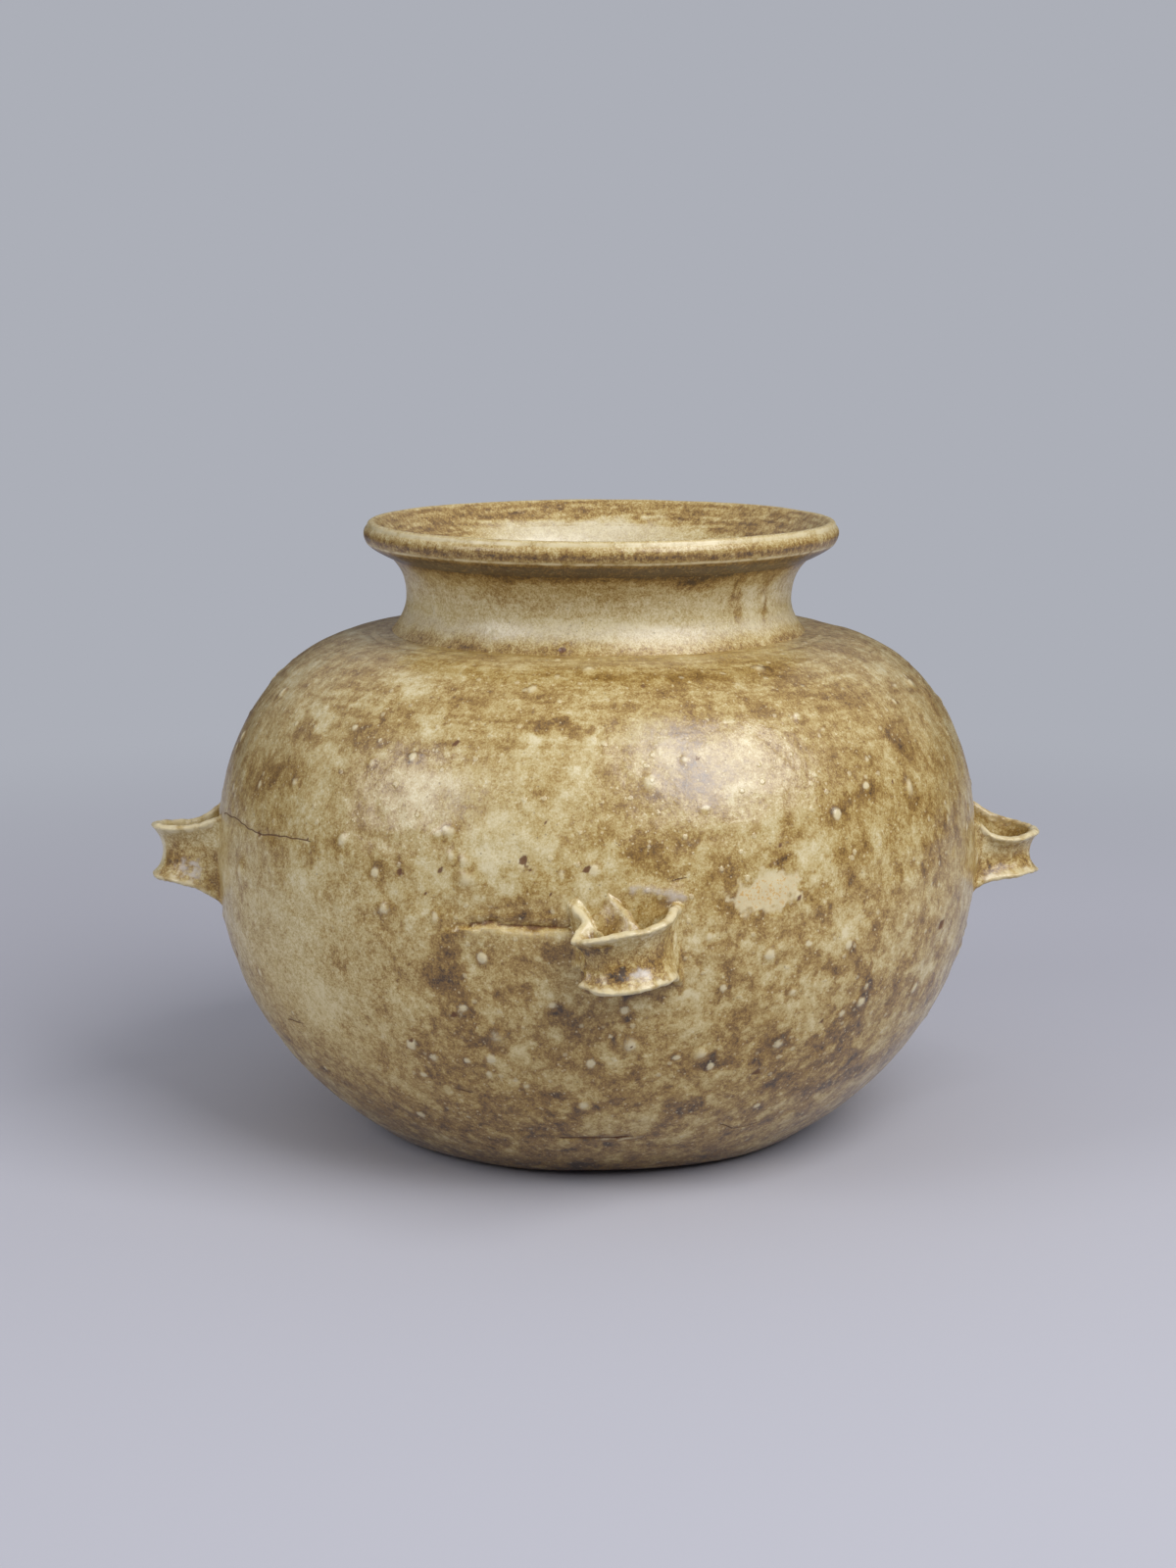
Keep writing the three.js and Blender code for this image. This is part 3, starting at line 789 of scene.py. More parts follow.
def weathered(sheet):
    """Adds the warts, pits, spots, cracks, ledge, bead and scar to a sheet of the body."""
    layers = sheet.layers
    for k, (turn, height, wide, tall) in enumerate([*WARTS, *scattered(260, 31, 0.6, 2.0)]):
        reach = sheet.reach(turn, height, wide, tall)
        sheet.relief += 0.34 * min(wide, tall) * np.exp(-1.1 * reach)
        layers["pale"] += min(1.25, 2.0 / wide) * (0.6 + 0.05 * (7 * k % 10)) * np.exp(-1.1 * reach**1.2)
        over, up = sheet.away(turn, height)
        halo = np.hypot(over / wide - 0.3, up / tall + 0.6)
        layers["tone"] += 0.12 * hump(halo - 1.6, 0.6)
    torn = 0.35 * sheet.lumps(3, 68)
    for turn, height, wide, tall in [*PITS, *scattered(50, 32, 0.3, 0.9)]:
        reach = sheet.reach(turn, height, wide, tall, torn)
        sheet.relief += 0.2 * min(wide, tall) * np.exp(-0.5 * reach) - 0.5 * tall * np.exp(-1.8 * reach)
        layers["dark"] += 1.1 * np.exp(-(reach**1.5))
        layers["pale"] += 0.4 * hump(np.sqrt(reach) - 1.7, 0.5)
    for place in [*IRON_SPOTS, *scattered(40, 33, 0.6, 1.6)]:
        reach = sheet.reach(*place)
        layers["rust"] += 0.6 * np.exp(-1.3 * reach**1.2)
        layers["tone"] += 0.1 * np.exp(-0.5 * reach)
    for path, width in zip(CRACKS, CRACK_WIDTHS):
        cracked(sheet, path, width)
    ledge(sheet)
    bead(sheet)
    deep = within(sheet, SCAR) + 1.3 * sheet.lumps(5, 61) + 0.8 * sheet.lumps(2.4, 66)
    layers["scar"] = np.clip(0.4 + deep / 2.2, 0, 2.4)
    sheet.relief -= 0.2 * np.clip(deep / 0.8, 0, 1)
    layers["tone"] += 0.05 * hump(deep + 1.2, 1.0)


def cracked(sheet, path, width):
    """A dark hairline crack, with a pale lip below it."""
    layers = sheet.layers
    above, gap = near_path(sheet, path)
    above = above + 0.2 * sheet.lumps(7, 67)
    beside = gap < 2.4
    layers["crack"] = np.where(beside, above / width, layers["crack"])
    layers["split"] = np.where(beside, np.clip(2 - gap / 1.2, 0, 1), layers["split"])
    sheet.relief -= 0.3 * width * hump(gap, 0.8 * width)
    layers["tone"] += 0.05 * hump(gap, 2)
    layers["pale"] += 0.35 * hump(above + width, 0.6) * beside


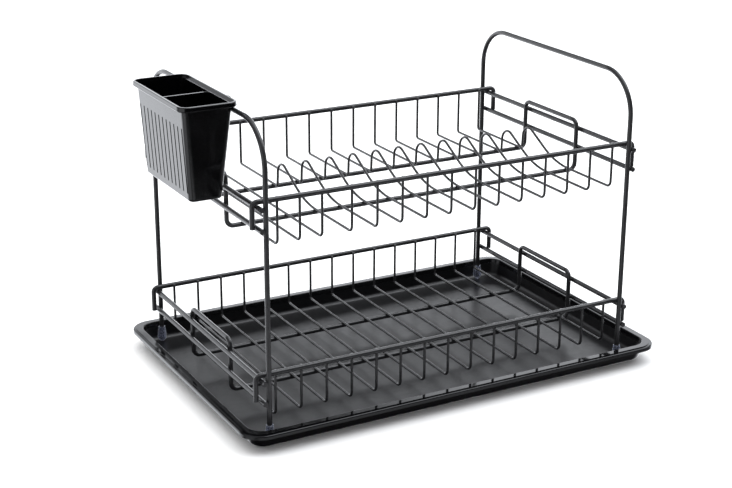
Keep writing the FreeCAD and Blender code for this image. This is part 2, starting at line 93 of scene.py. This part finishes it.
# Both black plastics.
PLASTIC_TONES = (0.85, 1.2)

# The cutlery holder's plastic.
HOLDER_COLOUR = (0.0012, 0.0012, 0.0015)
HOLDER_IOR = 1.62
HOLDER_ROUGH = 0.12
HOLDER_SPREAD = (0.04, 0.05)
HOLDER_WAVES = 14.0
HOLDER_GRAIN = 1400.0
HOLDER_WAVE_DEPTH = 0.00015
HOLDER_GRAIN_DEPTH = 0.000003

# The tray's plastic. Its finish changes from the pan's to the rim's over a short height
# where the wall turns into the rim.
TRAY_COLOUR = (0.004, 0.004, 0.0045)
TRAY_IOR = 1.44
RIM_STARTS = 0.0145
RIM_FADE = 0.003
RIM_ROUGH = 0.07
RIM_SPREAD = (0.02, 0.03)
PAN_ROUGH = 0.31
PAN_SPREAD = (0.03, 0.04)
TRAY_WAVES = 11.0
TRAY_SCUFFS = 220.0
TRAY_WAVE_DEPTH = 0.00025
TRAY_SCUFF_DEPTH = 0.0000015

# The foot caps' clear plastic.
CAP_HAZE = 500.0
CAP_DARKER = (0.66, 0.70, 0.88)
CAP_LIGHTER = (0.72, 0.76, 0.92)
CAP_SMOOTHEST = 0.03
CAP_ROUGHEST = 0.07
CAP_TRANSMISSION = 0.9
CAP_IOR = 1.42
CAP_SHEEN = 1.0
CAP_SHEEN_ROUGH = 0.3
CAP_SHEEN_TINT = (0.86, 0.92, 1.0, 1.0)
CAP_HAZE_DEPTH = 0.000004


def new_material(name):
    """A material with a bare node tree, its shader and its output."""
    made = bpy.data.materials.new(name)
    made.use_nodes = True
    tree = made.node_tree
    tree.nodes.clear()
    shader = tree.nodes.new("ShaderNodeBsdfPrincipled")
    output = tree.nodes.new("ShaderNodeOutputMaterial")
    tree.links.new(shader.outputs["BSDF"], output.inputs["Surface"])
    return made, tree, shader


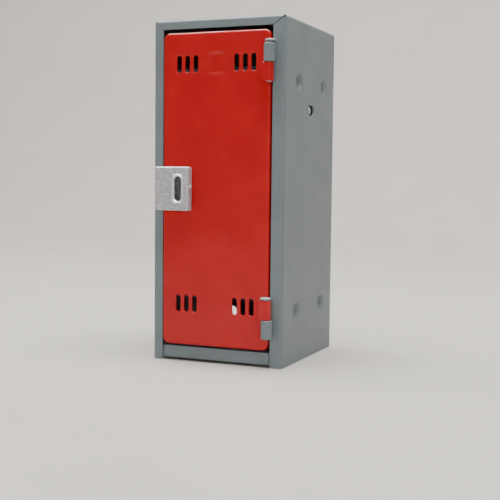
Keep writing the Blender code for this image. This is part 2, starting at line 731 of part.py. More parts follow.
def make_hanger(name, x):
    """A hanger whose hook rests on the rod, in a plane square to the rod."""
    rod = Vector((x, depth(ROD_DEPTH), ROD_Z))
    hook_inside = HOOK_RADIUS - WIRE_RADIUS
    apex = rod + Vector((0, 0, ROD_RADIUS + FIT - hook_inside - HOOK_RISE))

    def placed(points):
        return [apex + Vector((0, u, v)) for u, v in points]

    loop = wire(name + "_frame", placed(hanger_outline()), cyclic=True)
    hook = wire(name + "_hook", placed(hook_line()), cyclic=False)
    base = WIRE_RADIUS + FIT
    crown = base + COLLAR_HEIGHT
    ease = FIT * 3
    profile = [(COLLAR_BORE, crown), (COLLAR_RADIUS - ease, crown), (COLLAR_RADIUS, crown - ease),
               (COLLAR_RADIUS, base + ease), (COLLAR_RADIUS - ease, base), (COLLAR_BORE, base),
               (COLLAR_BORE, crown)]
    collar = turned(name + "_collar", profile, BLACK_WIRE)
    collar.location = apex
    hang_on(axis_empty(name + "_swing", rod), loop, hook, collar)


make_wrap()
make_back()
make_floor()
for shelf_name in DENT_HEIGHTS:
    make_shelf(shelf_name)
make_rod()
make_door()
for hanger_name, hanger_x in HANGER_X.items():
    make_hanger(hanger_name, hanger_x)
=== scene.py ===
"""The looks of a miniature school locker: painted tin, cast pull plate, pin hinges, twisted-wire hangers."""
import json
import math

import bmesh
import bpy
import numpy as np
from mathutils import Matrix, Vector, noise


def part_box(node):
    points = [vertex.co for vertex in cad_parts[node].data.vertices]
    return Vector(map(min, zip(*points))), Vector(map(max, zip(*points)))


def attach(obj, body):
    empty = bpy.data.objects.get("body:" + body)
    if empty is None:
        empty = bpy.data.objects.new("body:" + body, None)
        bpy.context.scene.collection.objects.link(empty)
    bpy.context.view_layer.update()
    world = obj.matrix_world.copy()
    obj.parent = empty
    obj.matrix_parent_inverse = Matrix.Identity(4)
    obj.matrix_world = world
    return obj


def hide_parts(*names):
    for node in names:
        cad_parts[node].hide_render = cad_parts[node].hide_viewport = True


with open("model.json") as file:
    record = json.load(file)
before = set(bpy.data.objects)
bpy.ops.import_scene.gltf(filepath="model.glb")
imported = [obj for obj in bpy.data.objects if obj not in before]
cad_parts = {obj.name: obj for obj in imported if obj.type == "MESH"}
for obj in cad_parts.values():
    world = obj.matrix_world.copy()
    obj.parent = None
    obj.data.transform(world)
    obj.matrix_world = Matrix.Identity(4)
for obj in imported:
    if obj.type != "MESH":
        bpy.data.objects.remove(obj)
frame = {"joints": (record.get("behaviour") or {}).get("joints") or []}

MM = 0.001
QUARTER = math.pi / 2
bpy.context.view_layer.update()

# Places read from the frame
WRAP_LOW, WRAP_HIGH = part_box("cabinet_wrap")
DOOR_LOW, DOOR_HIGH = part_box("door_panel")
WIDTH = WRAP_HIGH.x - WRAP_LOW.x
HEIGHT = WRAP_HIGH.z
FRONT = WRAP_LOW.y
BACK = WRAP_HIGH.y
HINGE = next(Vector(joint["pos_m"]) for joint in frame["joints"] if joint["name"] == "door_swing")

# Sheet metal
SHEET = 0.4 * MM
BEND = 0.7 * MM
RIM_BEVEL = 0.07 * MM
BEND_STEPS = 6
MERGE = 3e-7

# Cabinet front
FLANGE_LEFT = 2.3 * MM
FLANGE_RIGHT = 2.85 * MM
FLANGE_TOP = 2.1 * MM
SEAM = 0.13 * MM
RELIEF_RADIUS = 0.26 * MM
RELIEF_INSET = 0.42 * MM
RELIEF_LIP = 0.05 * MM

# Kick bar
KICK_LEFT_GAP = 0.5 * MM
KICK_RIGHT_GAP = 0.17 * MM
KICK_TOP_GAP = 0.04 * MM
KICK_BOTTOM = 0.72 * MM
KICK_THICKNESS = 0.65 * MM
KICK_CORNER = 0.7 * MM
KICK_EDGE = 0.12 * MM
TRAY_SETBACK = 0.5 * MM

# Pressed dents
DENT_RADIUS = 2.15 * MM
DENT_FLOOR = 0.45
DENT_DEPTH = 0.8 * MM
DENT_Y = (FRONT + 8.6 * MM, FRONT + 24.9 * MM)
DENT_Z = (61.75 * MM, 11.55 * MM)
DENT_REACH = 2.3 * MM
DENT_STEP = 0.22 * MM

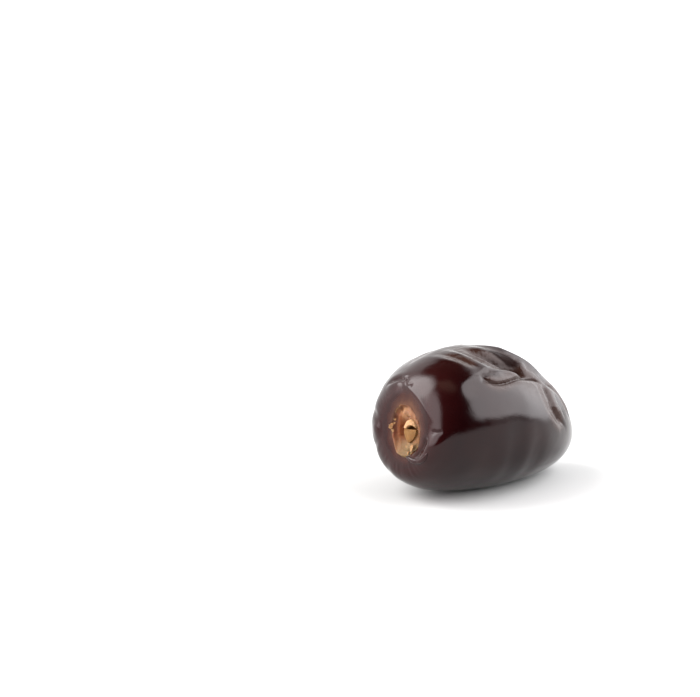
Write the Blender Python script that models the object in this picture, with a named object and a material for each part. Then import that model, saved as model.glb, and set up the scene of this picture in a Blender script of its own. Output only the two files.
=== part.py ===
"""A mazafati date lying on its side, with the dry remnant of its calyx in the stem end.

Metres. +X runs from the stem end to the tip and +Z is up. The origin is on the ground,
under the middle of the fruit. Sizes below are in millimetres and degrees, because the
folds are small, and to_world() turns them into metres.

A place on the skin is given as (arc, angle): arc is the way along the skin from the middle
of the stem end, and angle goes round the long axis, 0 on top and 90 facing -Y.
"""

import math
from dataclasses import dataclass

import bpy
import numpy as np

# Driving sizes of the fruit, millimetres.
LENGTH = 36.3
GIRTH = 23.6
HEIGHT_TO_WIDTH = 0.962
STEM_HALF = 16.1
STEM_BLUNT = 2.68
TIP_TAPER = 1.68
STEM_DROP = 1.9
TIP_DROP = 3.7
STEM_SIDE = 0.45
TIP_SIDE = 1.4
DISH_RADIUS = 6.0
DISH_DEPTH = 1.9
DISH_FLATNESS = 2.8
TIP_NUB_RADIUS = 0.9
TIP_NUB_HEIGHT = 0.45
PITCH = 7.6

# The underside is flattened by REST_SINK and rests on three low points, (x, y) from its middle.
REST_SINK = 0.5
REST_POINTS = ((-5.0, -2.2), (-5.0, 2.0), (4.5, 0.0))
REST_POINT_RADIUS = 1.3
REST_LIFT = 0.25
REST_LIFT_HEIGHT = 2.5

# Driving sizes of the calyx remnant, millimetres. It sits in a seat in the dish.
SEAT_RADIUS = 4.3
SEAT_DEPTH = 0.55
SEAT_SIDE = 0.5
GAP = 0.3
RING_WIDE = 3.2
RING_TALL = 3.9
RING_SIDE = 0.65
RING_THICK = 0.42
PLUG_WIDE = 1.35
PLUG_TALL = 1.75
PLUG_HEIGHT = 1.1
PLUG_SIDE = 1.7
PLUG_FOOT = 1.12
SLOT_LENGTH = 0.95
SLOT_WIDTH = 0.36
SLOT_DEPTH = 0.6
SLOT_SIDE = 0.2
SLOT_UP = 0.35
SLOT_TURN = 8.0

# Grid of the skin, closer where the folds are. It is thinned out to about SKIN_TRIANGLES.
ROWS = 130
COLUMNS = 290
FOLD_SIDE = 52.0
FOLD_CROWDING = 0.3
SKIN_TRIANGLES = 11400

# Grid of the remnant: shares of the plug's half width, then of the way to the ring's edge.
RING_COLUMNS = 56
PLUG_ROWS = (0.18, 0.36, 0.54, 0.7, 0.83, 0.93, 1.0)
RING_ROWS = (0.0, 0.1, 0.24, 0.4, 0.56, 0.72, 0.88, 1.0)
UNDER_ROWS = (0.85, 0.55, 0.25)


@dataclass(frozen=True)
class Fold:
    """A crease or a ridge along a path on the skin."""

    path: tuple
    depth: float
    width: float
    lip_over: float = 0.0
    lip_under: float = 0.0
    lip_width: float = 1.0
    ends: float = 0.18


@dataclass(frozen=True)
class Hollow:
    """An oval dent, or an oval swelling where the depth is negative."""

    arc: float
    angle: float
    length: float
    width: float
    turn: float
    depth: float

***

What to do: Exactly the lines from the line containing "make_wrap()" to the line containing "imported = [obj", both included, are to be set down; no other line belongs in the answer.

Exercise answer:
make_wrap()
make_back()
make_floor()
for shelf_name in DENT_HEIGHTS:
    make_shelf(shelf_name)
make_rod()
make_door()
for hanger_name, hanger_x in HANGER_X.items():
    make_hanger(hanger_name, hanger_x)
=== scene.py ===
"""The looks of a miniature school locker: painted tin, cast pull plate, pin hinges, twisted-wire hangers."""
import json
import math

import bmesh
import bpy
import numpy as np
from mathutils import Matrix, Vector, noise


def part_box(node):
    points = [vertex.co for vertex in cad_parts[node].data.vertices]
    return Vector(map(min, zip(*points))), Vector(map(max, zip(*points)))


def attach(obj, body):
    empty = bpy.data.objects.get("body:" + body)
    if empty is None:
        empty = bpy.data.objects.new("body:" + body, None)
        bpy.context.scene.collection.objects.link(empty)
    bpy.context.view_layer.update()
    world = obj.matrix_world.copy()
    obj.parent = empty
    obj.matrix_parent_inverse = Matrix.Identity(4)
    obj.matrix_world = world
    return obj


def hide_parts(*names):
    for node in names:
        cad_parts[node].hide_render = cad_parts[node].hide_viewport = True


with open("model.json") as file:
    record = json.load(file)
before = set(bpy.data.objects)
bpy.ops.import_scene.gltf(filepath="model.glb")
imported = [obj for obj in bpy.data.objects if obj not in before]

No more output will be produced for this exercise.